» **Exercise instructions**
Repeat the lines of the data that follow, please, starting at the first and stopping after the one with "bpy.context.scene.camera = camera".

» **Data block**
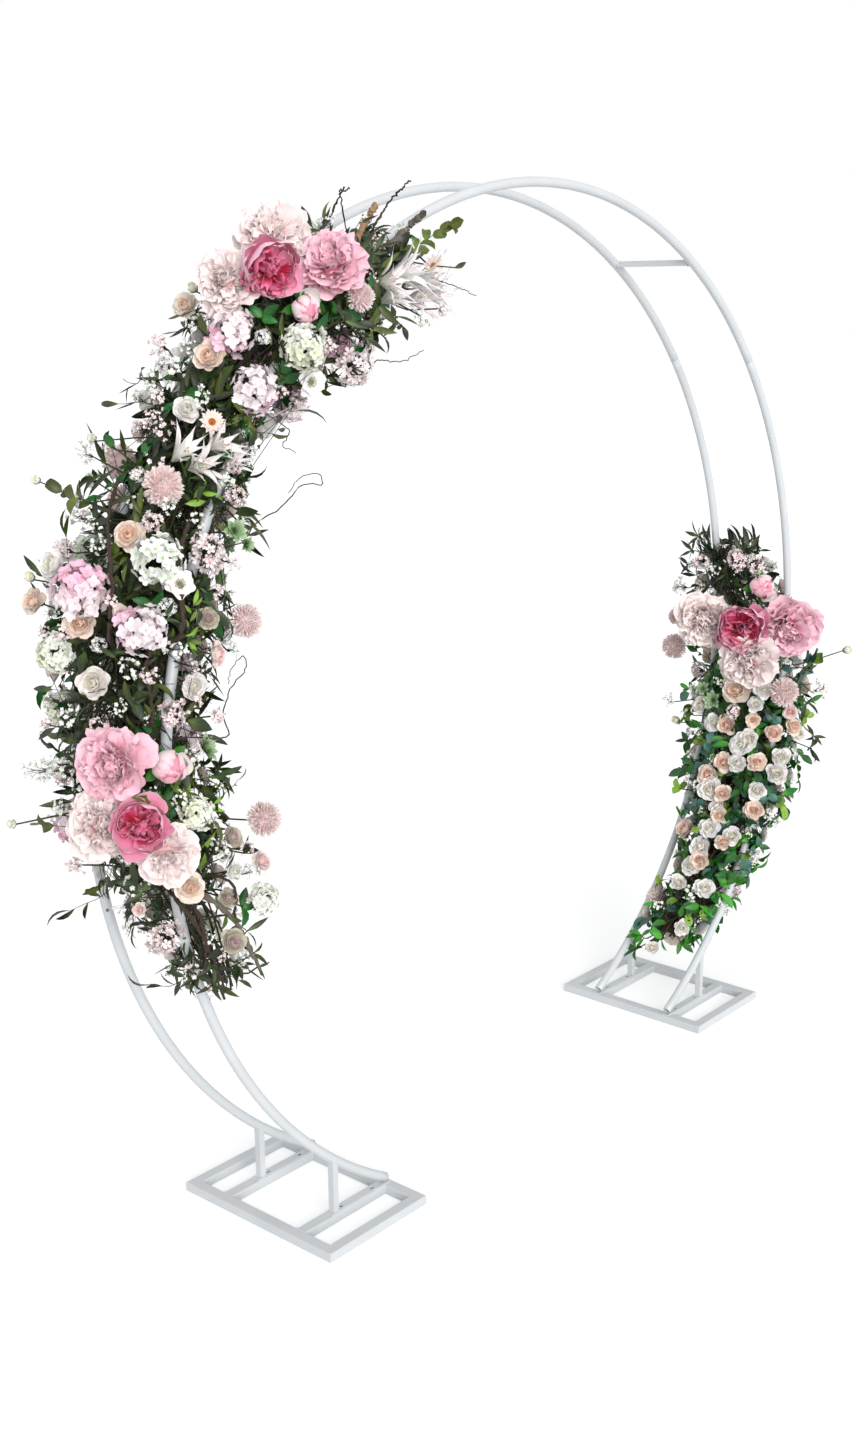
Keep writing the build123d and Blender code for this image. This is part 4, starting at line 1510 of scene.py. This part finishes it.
def make_right_garland():
    """The shorter garland on the right: a leafy tuft, then a dense cascade of small roses."""
    rng = np.random.default_rng(right_seed)
    garland = right_garland
    stems = Heap()
    blooms = {name: Heap() for name in ("roses", "mums", "small_blooms", "succulents")}
    taken = clear_seats(right_peonies)
    shapes = [make_shapes(rng, *kind[2:4]) for kind in right_kinds]
    plant_all(garland, right_kinds, shapes, taken, blooms, stems, rng)
    fillers = make_shapes(rng, spray, ((white, leaf_pale), (ivory, leaf_lime)))
    add_fillers(garland, taken, blooms["small_blooms"], stems, rng, right_fillers, fillers)
    add_core(garland, stems, rng, right_branches, right_branch_radius)
    foliage = grow_leaves(garland, stems, rng, taken, right_leaves, right_layers, right_tufts)
    build_garland("right", blooms, foliage, stems, ("top", "side", "lower", "tip"))


def make_camera():
    """The photograph's camera."""
    data = bpy.data.cameras.new("photo_camera")
    data.sensor_fit = "AUTO"
    data.sensor_width = sensor_long_side
    data.lens = focal_pixels / photo_height * sensor_long_side
    data.clip_end = 100
    camera = bpy.data.objects.new("photo_camera", data)
    turn = Matrix((camera_right, camera_up, -camera_ahead)).transposed()
    camera.matrix_world = Matrix.Translation(Vector(camera_place)) @ turn.to_4x4()
    bpy.context.scene.collection.objects.link(camera)
    bpy.context.scene.camera = camera


def seen_directly(tree):
    """One for rays that look at the background straight, by reflection or through glass, else nothing."""
    path = tree.nodes.new("ShaderNodeLightPath").outputs
    either = add_node(tree, "Math", path["Is Camera Ray"], path["Is Glossy Ray"], operation="MAXIMUM")
    return add_node(tree, "Math", either, path["Is Transmission Ray"], operation="MAXIMUM")


def make_world(light):
    """Plain light from all round, seen as white."""
    world = bpy.data.worlds.new("studio")
    world.use_nodes = True
    tree = world.node_tree
    shown = tree.nodes["Background"]
    shown.inputs["Color"].default_value = (1, 1, 1, 1)
    shown.inputs["Strength"].default_value = 1.0
    lit = add_node(tree, "Background", Color=(0.97, 0.985, 1.0, 1), Strength=light)
    both = add_node(tree, "MixShader", seen_directly(tree), lit, shown.outputs[0])
    tree.links.new(both, tree.nodes["World Output"].inputs["Surface"])
    bpy.context.scene.world = world


def make_floor(glow):
    """A plain pale floor that keeps a soft shadow."""
    half = 30.0
    sink = -0.0006
    mesh = bpy.data.meshes.new("floor")
    corners = ((-half, -half, sink), (half, -half, sink), (half, half, sink), (-half, half, sink))
    mesh.from_pydata(corners, [], [(0, 1, 2, 3)])
    floor = bpy.data.objects.new("floor", mesh)
    bpy.context.scene.collection.objects.link(floor)
    material = bpy.data.materials.new("pale_floor")
    material.use_nodes = True
    tree = material.node_tree
    tree.nodes.remove(tree.nodes["Principled BSDF"])
    matt = add_node(tree, "BsdfDiffuse", Color=(0.8, 0.8, 0.8, 1))
    amount = add_node(tree, "Math", seen_directly(tree), glow, operation="MULTIPLY")
    bright = add_node(tree, "Emission", Color=(1, 1, 1, 1), Strength=amount)
    both = add_node(tree, "AddShader", matt, bright)
    tree.links.new(both, tree.nodes["Material Output"].inputs["Surface"])
    mesh.materials.append(material)


def make_key_light(strength, way, softness):
    """A broad soft lamp from the camera's side."""
    data = bpy.data.lights.new("key", "SUN")
    data.energy = strength * np.pi
    data.angle = np.radians(softness)
    data.color = (1.0, 0.99, 0.975)
    lamp = bpy.data.objects.new("key", data)
    lamp.rotation_euler = Vector(way).to_track_quat("Z", "Y").to_euler()
    bpy.context.scene.collection.objects.link(lamp)


make_camera()
make_world(sky_light)
make_key_light(key_light, key_from, key_softness)
make_floor(floor_glow)
bpy.context.scene.view_settings.view_transform = "Standard"
paint_frame()
make_hoops()
make_welds()
make_screws()
make_peonies("upper_peonies", upper_peonies, left_garland, seed=101)
make_peonies("lower_peonies", lower_peonies, left_garland, seed=102)
make_peonies("right_peonies", right_peonies, right_garland, seed=103)
make_left_garland()
make_right_garland()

» **Written reply**
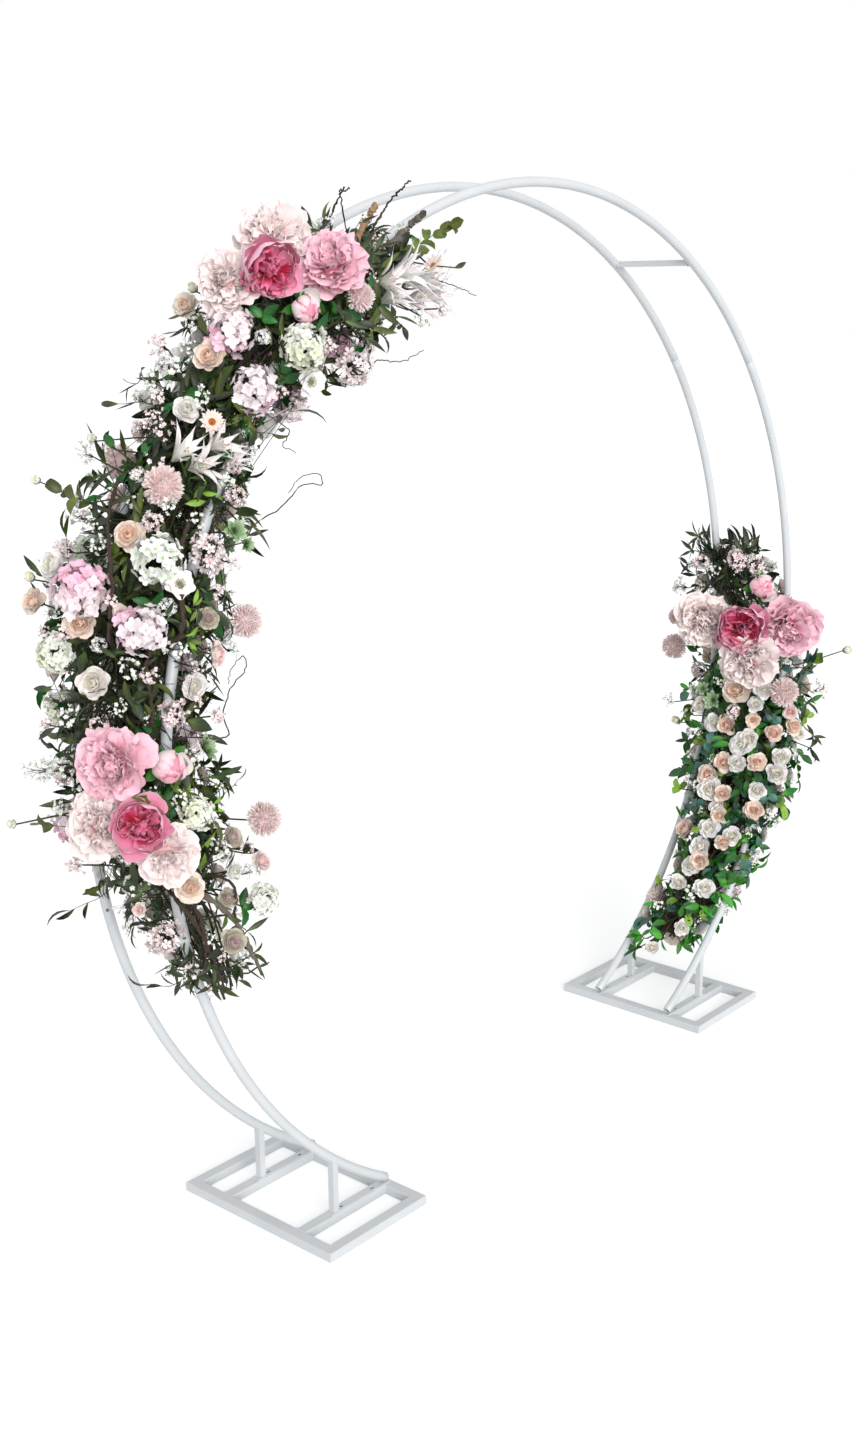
Keep writing the build123d and Blender code for this image. This is part 4, starting at line 1510 of scene.py. This part finishes it.
def make_right_garland():
    """The shorter garland on the right: a leafy tuft, then a dense cascade of small roses."""
    rng = np.random.default_rng(right_seed)
    garland = right_garland
    stems = Heap()
    blooms = {name: Heap() for name in ("roses", "mums", "small_blooms", "succulents")}
    taken = clear_seats(right_peonies)
    shapes = [make_shapes(rng, *kind[2:4]) for kind in right_kinds]
    plant_all(garland, right_kinds, shapes, taken, blooms, stems, rng)
    fillers = make_shapes(rng, spray, ((white, leaf_pale), (ivory, leaf_lime)))
    add_fillers(garland, taken, blooms["small_blooms"], stems, rng, right_fillers, fillers)
    add_core(garland, stems, rng, right_branches, right_branch_radius)
    foliage = grow_leaves(garland, stems, rng, taken, right_leaves, right_layers, right_tufts)
    build_garland("right", blooms, foliage, stems, ("top", "side", "lower", "tip"))


def make_camera():
    """The photograph's camera."""
    data = bpy.data.cameras.new("photo_camera")
    data.sensor_fit = "AUTO"
    data.sensor_width = sensor_long_side
    data.lens = focal_pixels / photo_height * sensor_long_side
    data.clip_end = 100
    camera = bpy.data.objects.new("photo_camera", data)
    turn = Matrix((camera_right, camera_up, -camera_ahead)).transposed()
    camera.matrix_world = Matrix.Translation(Vector(camera_place)) @ turn.to_4x4()
    bpy.context.scene.collection.objects.link(camera)
    bpy.context.scene.camera = camera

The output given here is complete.